I feel like I've built up a bit of life equity. I'm talking about the value accumulated over time based on the difference between liabilities spent vs. assets gained. I'm been the bookkeeper for our business for the last 26 years so I just think of things in those kinds of terms. I'm not talking about the current use of the term equity as some social concept to justify discrimination against high achievers because it's not "fair" that some people do better in life than others. That's just life, people. I always wished I could be a rock star or super model but I don't have the talent or physical beauty for required. Painful as that realization was, it was what I had to accept. Anyway, life is not "fair" and everyone just needs to do their own best without trying to bring others down to their level just to feel better about it.
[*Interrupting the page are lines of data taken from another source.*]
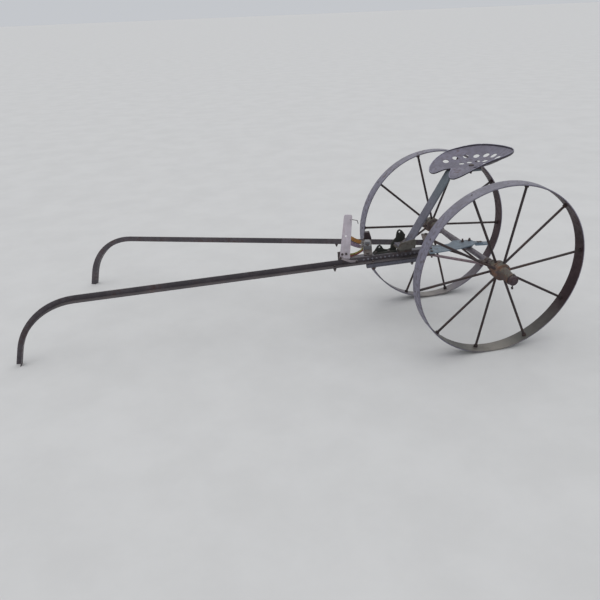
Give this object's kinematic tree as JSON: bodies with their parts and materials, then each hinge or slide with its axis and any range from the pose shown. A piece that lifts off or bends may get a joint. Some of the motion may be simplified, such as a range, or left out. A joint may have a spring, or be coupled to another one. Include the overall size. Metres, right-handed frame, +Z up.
{
  "type": "two-wheeled horse cart",
  "caption": "Two-wheeled steel cart with spoked wheels, long splayed pulling shafts resting on the ground and a raised pressed-metal seat.",
  "frame": {"origin": "centre of the object's box, on the ground", "axes": "+Z up, the axle along Y, the shafts reach towards -X from the axle; the wheel at -Y is near"},
  "size_m": [3.2206, 2.0378, 1.0815],
  "materials": {
    "dark_casting": "dark, pitted",
    "hub_iron": "rusty casting",
    "lower_strap": "worn webbing",
    "middle_strap": "worn webbing",
    "pale_plate": "faded paint",
    "rail_steel": "weathered grey",
    "rusty_steel": "rusty",
    "seat_steel": "weathered grey blue",
    "shaft_steel": "dark rust",
    "spoke_steel": "rusty",
    "tail_steel": "weathered blue grey",
    "teal_paint": "worn teal paint",
    "tyre_iron": "weathered, rusty",
    "upper_strap": "worn webbing"
  },
  "bodies": {
    "frame": {"axle_saddle": "dark_casting", "axle_straps": "rusty_steel", "axle_tube": "rusty_steel", "brace_bolts": "rusty_steel", "cast_bracket": "dark_casting", "far_block": "dark_casting", "far_brace": "rusty_steel", "far_cotter": "rusty_steel", "far_retainer": "rusty_steel", "far_shaft": "shaft_steel", "far_stub_axle": "rusty_steel", "far_washer": "rusty_steel", "frame_bolts": "rusty_steel", "frame_nuts": "rusty_steel", "front_crossbar": "rusty_steel", "lower_strap": "lower_strap", "middle_strap": "middle_strap", "near_brace": "rusty_steel", "near_cotter": "rusty_steel", "near_doubler": "rail_steel", "near_pipe": "rail_steel", "near_retainer": "rusty_steel", "near_rivets": "rail_steel", "near_shaft": "shaft_steel", "near_stub_axle": "rusty_steel", "near_washer": "rusty_steel", "painted_bolt": "teal_paint", "plate_bolts": "rusty_steel", "plate_cleat": "rusty_steel", "plate_strap": "rusty_steel", "rear_crosspiece": "rusty_steel", "seat_bolt": "rusty_steel", "seat_bracket": "dark_casting", "seat_bracket_bolts": "rusty_steel", "seat_crossplate": "rusty_steel", "seat_nut": "rusty_steel", "seat_pan": "seat_steel", "seat_post": "seat_steel", "seat_saddle": "rusty_steel", "shaft_studs": "rusty_steel", "strap_clamp": "rusty_steel", "tail_bar": "tail_steel", "tail_bar_bolts": "rusty_steel", "tail_plate": "tail_steel", "tie_rod": "rusty_steel", "u_bolt": "rusty_steel", "u_bolt_nuts": "rusty_steel", "upper_strap": "upper_strap", "upright_plate": "pale_plate", "wire_hook": "rusty_steel"},
    "near_wheel": {"near_tyre": "tyre_iron", "near_spokes": "spoke_steel", "near_spoke_collars": "spoke_steel", "near_hub": "hub_iron"},
    "far_wheel": {"far_tyre": "tyre_iron", "far_spokes": "spoke_steel", "far_spoke_collars": "spoke_steel", "far_hub": "hub_iron"}
  },
  "joints": [
    {"name": "near_wheel_turn", "type": "hinge", "parent": "frame", "child": "near_wheel", "pos_m": [1.11027, -0.86446, 0.50141], "axis": [0, -0.9986, -0.0523], "continuous": true},
    {"name": "far_wheel_turn", "type": "hinge", "parent": "frame", "child": "far_wheel", "pos_m": [1.11027, 0.01554, 0.50141], "axis": [0, 0.9986, -0.0523], "continuous": true}
  ]
}
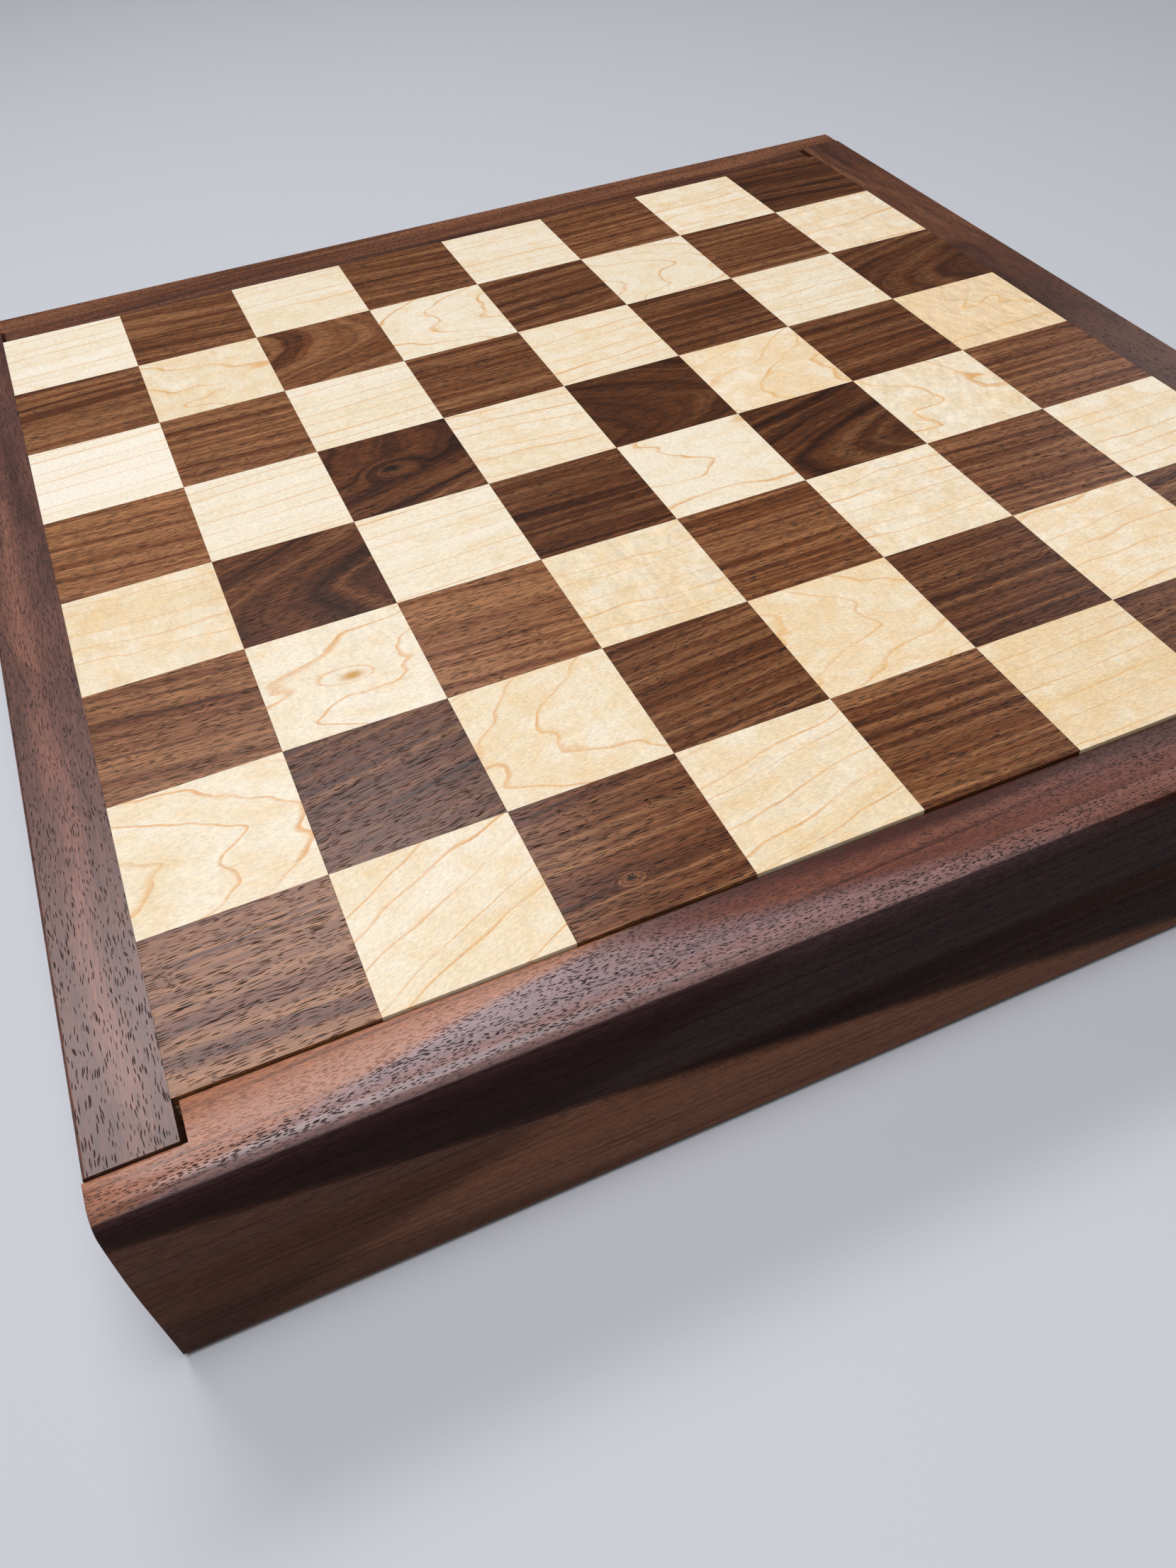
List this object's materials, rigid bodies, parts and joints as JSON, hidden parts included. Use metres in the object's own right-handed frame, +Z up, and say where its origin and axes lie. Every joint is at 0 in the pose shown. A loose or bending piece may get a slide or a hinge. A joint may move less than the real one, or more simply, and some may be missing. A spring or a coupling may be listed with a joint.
{
  "type": "chess box with drawers",
  "caption": "Walnut and maple chess board on a shallow case, with a full-width drawer for the chessmen at each end whose face forms the border of the board.",
  "frame": {"origin": "bottom centre of the closed box, on the surface that it stands on", "axes": "+Z up, -Y towards the player at the front drawer, +X along the front from left to right"},
  "size_m": [0.3944, 0.3996, 0.0635],
  "materials": {
    "walnut_rail": "oiled walnut, satin, open pores along the rail",
    "walnut_face": "oiled walnut, satin, grain along the face",
    "walnut_square": "oiled walnut, satin",
    "maple_square": "oiled hard maple, satin",
    "plywood": "birch plywood, sanded",
    "poplar_divider": "sanded poplar",
    "maple_runner": "waxed hard maple",
    "maple_box": "sanded hard maple, thin oil",
    "lining_felt": "dark green wool felt",
    "foot_felt": "dark brown wool felt",
    "zinc_screw": "zinc-plated steel",
    "nickel_magnet": "nickel-plated"
  },
  "bodies": {
    "case": {"left_rail": "walnut_rail", "right_rail": "walnut_rail", "board_core": "plywood", "file_a_walnut": "walnut_square", "file_a_maple": "maple_square", "file_b_walnut": "walnut_square", "file_b_maple": "maple_square", "file_c_walnut": "walnut_square", "file_c_maple": "maple_square", "file_d_walnut": "walnut_square", "file_d_maple": "maple_square", "file_e_walnut": "walnut_square", "file_e_maple": "maple_square", "file_f_walnut": "walnut_square", "file_f_maple": "maple_square", "file_g_walnut": "walnut_square", "file_g_maple": "maple_square", "file_h_walnut": "walnut_square", "file_h_maple": "maple_square", "base_panel": "plywood", "centre_divider": "poplar_divider", "front_left_runner": "maple_runner", "front_right_runner": "maple_runner", "back_left_runner": "maple_runner", "back_right_runner": "maple_runner", "divider_screws": "zinc_screw", "divider_magnets": "nickel_magnet", "front_left_foot": "foot_felt", "front_right_foot": "foot_felt", "back_left_foot": "foot_felt", "back_right_foot": "foot_felt"},
    "front_drawer": {"front_drawer_face": "walnut_face", "front_drawer_box_front": "maple_box", "front_drawer_box_back": "maple_box", "front_drawer_left_side": "maple_box", "front_drawer_right_side": "maple_box", "front_drawer_bottom": "plywood", "front_drawer_lining": "lining_felt", "front_drawer_face_screws": "zinc_screw", "front_drawer_magnets": "nickel_magnet"},
    "back_drawer": {"back_drawer_face": "walnut_face", "back_drawer_box_front": "maple_box", "back_drawer_box_back": "maple_box", "back_drawer_left_side": "maple_box", "back_drawer_right_side": "maple_box", "back_drawer_bottom": "plywood", "back_drawer_lining": "lining_felt", "back_drawer_face_screws": "zinc_screw", "back_drawer_magnets": "nickel_magnet"}
  },
  "joints": [
    {"name": "front_drawer_slide", "type": "slide", "parent": "case", "child": "front_drawer", "axis": [0, -1, 0], "range_m": [0, 0.13]},
    {"name": "back_drawer_slide", "type": "slide", "parent": "case", "child": "back_drawer", "axis": [0, 1, 0], "range_m": [0, 0.13]}
  ]
}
My own equity I'm talking about does have social aspect but it is much more personal and intertwined with my marriage/partnership. All the years that I didn't spend money on things like getting my nails done all the time, designer clothes, or whatever other shopping/spending habits that others choose has created a type of savings account with this equity. (No judgment on those who do spend their "capital" on that stuff - it just hasn't been a priority for me.) I know this might sound "transactional" to some. That's another current buzzword to criticize certain ways of thinking. Well, at its most fundamental level life is purely transactional - input/output and exchange are the process of life itself. The sun gives the energy it got from its creation to all the plants and organisms on earth that then use that energy to grow themselves and then we use them to grow ourselves and we all convert that energy into other products that other things use to grow themselves and on and on and on. It's a cycle of exchange. Long term partnerships naturally involved lots of sharing and exchanging. Certainly, there are some things like emotions that don't necessarily work best under a transactional structure. I might get into that later. Sorry, I tend to go off on these tangents.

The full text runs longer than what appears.